Take this scenario of two economics majors. Student A goes to Princeton and coasts through with a 3.2, prioritizing social life over research and internship opportunities. Student B goes to University of Texas - Austin, earns a 3.7 GPA through rigorous coursework, and for three years collaborates with a professor on research in economics, attending conferences and maybe even scoring authorship on a peer-reviewed paper. Assuming all other things like people and communication skills are equal, when both students apply to graduate school or straight to an employer, Student B has the ticket to acceptance or hire, hands down.
An elite college pedigree can certainly catch people’s attention and make available great connections, but these are not exclusive to highly ranked schools. Students who take the proverbial bull by the horns can make connections and get involved in their fields regardless of the undergraduate institutions in which they enroll.
Myth 3: Students Should Apply Based on Pre-Professional Program X
Each year, I speak with many parents regarding college applications. Invariably, I hear things like “Lauren wants to apply to a good medical program” or “Charlie is applying here because of the great pre-law.” Applying to an undergraduate school for a “great program in X” is an exercise in short-sighted and limited thinking.
With a few exceptions (namely, special and highly-selective 5- to 8-year programs that usher students straight through undergraduate to professional/graduate degrees), students don’t major in “pre-med” or “pre-law”. When students say they are “pre-med”, for example, it means they intend to apply to medical school after college, and in addition to a larger body of coursework required by their majors, are taking classes required by medical schools for admission.
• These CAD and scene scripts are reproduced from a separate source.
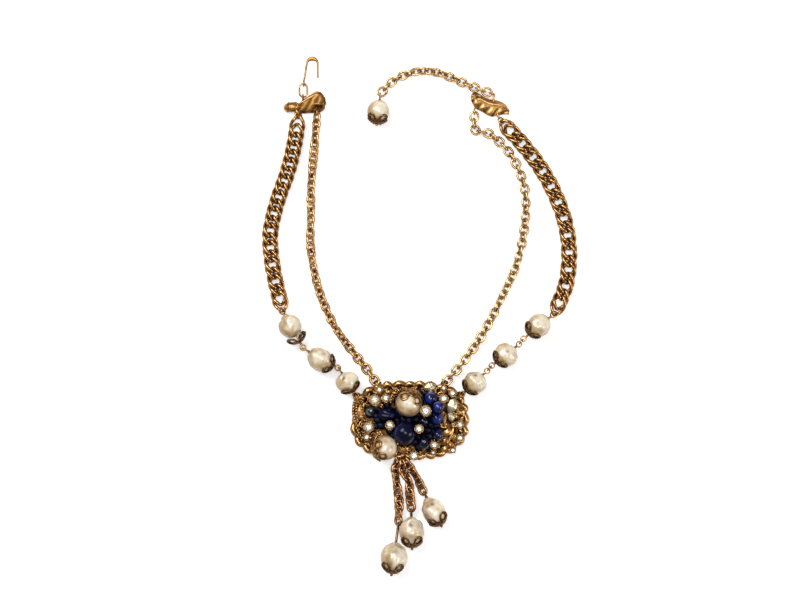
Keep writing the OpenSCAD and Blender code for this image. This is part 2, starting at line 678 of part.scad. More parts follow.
// Hook of bent wire, with an eye at its foot, and the long ring that it hangs from
ARCH = [-43.65, 161.5, hook_wire];
HOOK_EYE = [-47.5, 152.1, 1.5];
module hook() {
  tip = ARCH + [hook_r, -6.4, 0];
  color("goldenrod") {
    translate(HOOK_EYE) rotate([0, 90, 0]) torus(1.1, eye_wire);
    translate(ARCH) rotate_extrude(angle = 180, $fn = ring_fn)
      translate([hook_r, 0]) circle(hook_wire, $fn = wire_fn);
    rod(HOOK_EYE + [0.1, 1.1, 0], ARCH - [hook_r, 0, 0], hook_wire - 0.03);
    translate(ARCH - [hook_r, 0, 0]) sphere(hook_wire, $fn = ring_fn);
    rod(tip, ARCH + [hook_r, 0, 0], hook_wire);
    translate(tip) sphere(hook_wire, $fn = ring_fn);
  }
}

module hook_ring() {
  r = 1.75;
  wire = 0.38;
  color("goldenrod") translate([-47.7, 149.0, 1.6]) for (side = [0, 180]) rotate([0, 0, side]) {
    translate([0, 1.25, 0]) rotate_extrude(angle = 180, $fn = ring_fn)
      translate([r, 0]) circle(wire, $fn = wire_fn);
    translate([r, -1.25, 0]) rotate([-90, 0, 0]) cylinder(h = 2.5, r = wire, $fn = wire_fn);
  }
}

module gold_cable(route, roll_start, roll_end, sway) {
  color("goldenrod") cable_chain(route, roll_start, roll_end, sway);
}

module gold_curb(route, gap_start, gap_end) {
  color("peru") curb_chain(route, gap_start, gap_end);
}

hook();
hook_ring();
leaf_left();
leaf_right();
gold_curb(CURB_LEFT, 3.9, 2.95);  // curb_chain_left
gold_curb(CURB_RIGHT, 3.0, 2.95);  // curb_chain_right
gold_cable(INNER_LEFT, 0, 0, 45);  // inner_chain_left
gold_cable(INNER_RIGHT, 0, 0, 20);  // inner_chain_right
gold_cable(EXTENDER, 0, 0, 0);  // extender_chain
gold_cable(DROP_LEFT, 90, 0, 40);  // drop_chain_left
gold_cable(DROP_MIDDLE, 97, 0, 38);  // drop_chain_middle
gold_cable(DROP_RIGHT, 89, 0, 27);  // drop_chain_right
pearl(LEFT_1);  // pearl_left_1
pearl(LEFT_2);  // pearl_left_2
pearl(LEFT_3);  // pearl_left_3
pearl(RIGHT_1);  // pearl_right_1
pearl(RIGHT_2);  // pearl_right_2
pearl(RIGHT_3);  // pearl_right_3
pearl(DROP_L);  // pearl_drop_left
pearl(DROP_M);  // pearl_drop_middle
pearl(DROP_R);  // pearl_drop_right
pearl(EXTENDER_PEARL);  // pearl_extender
pearl(CENTRE_PEARL);  // pearl_centre
pearl(LOWER_PEARL);  // pearl_lower
cap(LEFT_1);  // cap_left_1
cap(LEFT_2);  // cap_left_2
cap(LEFT_3);  // cap_left_3
cap(RIGHT_1);  // cap_right_1
cap(RIGHT_2);  // cap_right_2
cap(RIGHT_3);  // cap_right_3
cap(DROP_L);  // cap_drop_left
cap(DROP_M);  // cap_drop_middle
cap(DROP_R);  // cap_drop_right
cap(EXTENDER_PEARL);  // cap_extender
pinned_cap(CENTRE_PEARL);  // cap_centre
pinned_cap(LOWER_PEARL);  // cap_lower
pins_left();
pins_right();
pins_drops();
head_pin(EXTENDER_PEARL);  // pin_extender
pearl_links();
base_plate();
rhinestones();
glass_bead(LARGE_BEAD, ring_fn);  // blue_bead_large
blue_beads();
blue_leaf();
glass_bead(DARK_BEAD, 10);  // dark_bead
leaf_upright();
leaf_ribbed();
champagne_petals();
leaf_curved();
branch_leaf();
flower_right();
rosette_lower();
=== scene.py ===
"""Baroque pearl necklace lying open on a pale surface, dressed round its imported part.

Shapes are worked out in millimetres in the part's own frame and turned into metres when a piece is made.
"""

import math

import bmesh
import bpy
import numpy as np
from mathutils import Euler, Matrix, Vector, noise


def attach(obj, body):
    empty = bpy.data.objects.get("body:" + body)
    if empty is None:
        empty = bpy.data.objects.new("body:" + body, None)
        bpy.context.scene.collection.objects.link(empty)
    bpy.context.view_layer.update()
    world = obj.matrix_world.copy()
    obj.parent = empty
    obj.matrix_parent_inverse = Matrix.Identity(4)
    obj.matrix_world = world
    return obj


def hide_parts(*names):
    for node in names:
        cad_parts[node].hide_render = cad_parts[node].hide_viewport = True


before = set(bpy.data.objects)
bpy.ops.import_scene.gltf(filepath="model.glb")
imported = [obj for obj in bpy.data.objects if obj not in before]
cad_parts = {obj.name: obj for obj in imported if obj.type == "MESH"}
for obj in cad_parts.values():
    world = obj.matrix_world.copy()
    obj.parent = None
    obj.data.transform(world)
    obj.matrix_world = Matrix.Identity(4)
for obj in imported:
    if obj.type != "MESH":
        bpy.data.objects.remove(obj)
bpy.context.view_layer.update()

bl_info = {
    "name": "Baroque Pearl Necklace",
    "version": (1, 0, 0),
    "blender": (4, 5, 0),
    "location": "3D View > Sidebar > Necklace",
    "description": "Makes a costume necklace of baroque pearls, gilt chains and a jewelled centrepiece",
    "category": "Object",
}

MM = 0.001
BODY = "root"
SEED = 7
FULL_TURN = 2 * math.pi
PITCH_LIMIT = 4.0
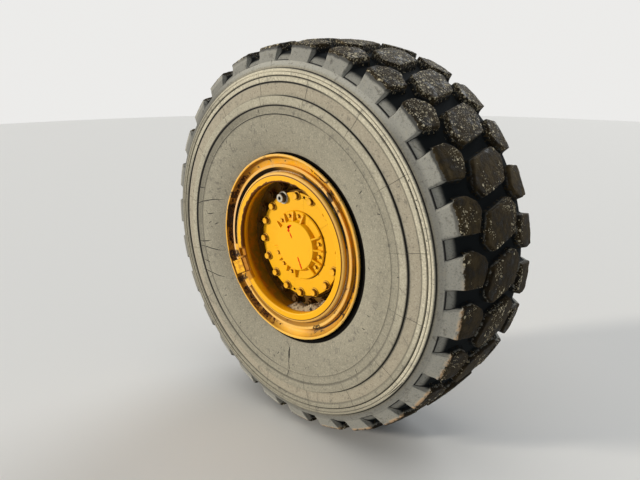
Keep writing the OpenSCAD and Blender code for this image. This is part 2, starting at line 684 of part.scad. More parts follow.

If you are a parent or student who has fallen prey to the myth that the undergraduate university/college needs to be laser-focused on achieving the professional degree, read this and repeat it: students can earn admission into medical school, law school, or any other professional/graduate program after majoring in anything at any 4-year accredited college or university, provided they complete the required coursework and admissions exams like the MCAT, LSAT, GRE, or GMAT.
Limiting students’ focus to schools that supposedly have great pre-professional programs is generally unwise for two reasons. The first was outlined above: provided they excel in the required coursework and on the requisite admissions exams, philosophy majors can gain acceptance into medical school; electrical engineers can go to law school; art history majors can go to business school. The second is perhaps even more practical: 17- and 18-year-old students who are only just applying to and enrolling in colleges and universities cannot––and should not––be expected to know what they “want to do with their lives”. If everyone who started college intending to become a doctor or lawyer actually became a doctor or lawyer, we would have such a glut of each that there would be no jobs left to offer them. The simple fact of the matter is that students regularly shift focus while they are in college, changing their majors and life plans in the process. For all but the most laser-focused individuals, assuming that a student will leave college with the same goals as he or she had at the start is folly.
It is far better for students to apply to generally strong schools whose academics will challenge but not overwhelm them, to take courses that build truly valuable skills––writing, communication, presentation, data analysis, and problem solving––and to develop connections and gain experience in their fields of interest. With these behind them, students can achieve great things.
We hope that reading this will alleviate some of the anxiety surrounding the impending college admissions decisions. Remember some advice from acclaimed NY Times columnist Frank Bruni: where you go is not who you’ll be.